Les De la Taille, De Barville, Du Lac, De Machaut, pour ne citer que les principaux entre les gentilshommes de la région qui furent mêlés au mouvement réformiste, ne durent pas laisser en repos une cité de l'importance de Boiscommun, et peut-être faut-il situer à cette époque la destruction d'une partie du château.
Il n'est si petit village, si maigre hameau, qui ne subit la calamité des visites, qui toujours laissaient des ruines : maisons détruites, arbres fruitiers arrachés, pillages, réquisitions et dévastations autant par les reîtres allemands au service de la Réforme, que par les traînards de toutes catégories. Ce sont là les principaux motifs de la profonde misère qui s'abattit sur les habitants du Gâtinais.

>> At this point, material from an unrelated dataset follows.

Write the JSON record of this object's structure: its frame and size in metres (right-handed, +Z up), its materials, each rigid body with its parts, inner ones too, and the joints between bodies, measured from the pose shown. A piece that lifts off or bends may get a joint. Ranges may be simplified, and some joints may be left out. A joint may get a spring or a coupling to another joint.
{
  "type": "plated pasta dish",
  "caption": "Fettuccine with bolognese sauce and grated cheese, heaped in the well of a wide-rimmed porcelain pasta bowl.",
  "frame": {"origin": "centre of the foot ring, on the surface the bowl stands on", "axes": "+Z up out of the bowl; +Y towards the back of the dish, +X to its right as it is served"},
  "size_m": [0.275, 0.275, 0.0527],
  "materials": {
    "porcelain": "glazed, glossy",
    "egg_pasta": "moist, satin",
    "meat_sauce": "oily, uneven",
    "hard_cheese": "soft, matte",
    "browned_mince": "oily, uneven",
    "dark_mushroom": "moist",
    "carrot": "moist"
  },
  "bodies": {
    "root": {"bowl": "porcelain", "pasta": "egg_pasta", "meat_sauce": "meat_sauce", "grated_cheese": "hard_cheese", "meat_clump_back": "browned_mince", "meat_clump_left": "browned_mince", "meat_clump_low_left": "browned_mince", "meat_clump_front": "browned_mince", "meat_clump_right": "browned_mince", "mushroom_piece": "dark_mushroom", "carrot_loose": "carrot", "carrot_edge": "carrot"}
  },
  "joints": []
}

On sait qu'en 1560 à Batilly, à quelques kilomètres de Boiscommun, le curé Marchand fut pendu au clocher de son église par les religionnaires, que son successeur Étienne Dupuis dut, en 1562 et en 1568, se mettre à la tête de ses paroissiens pour, avec 15 petites bombardes, que les braves vignerons du lieu manoeuvraient avantageusement, repousser les bandes dévastatrices.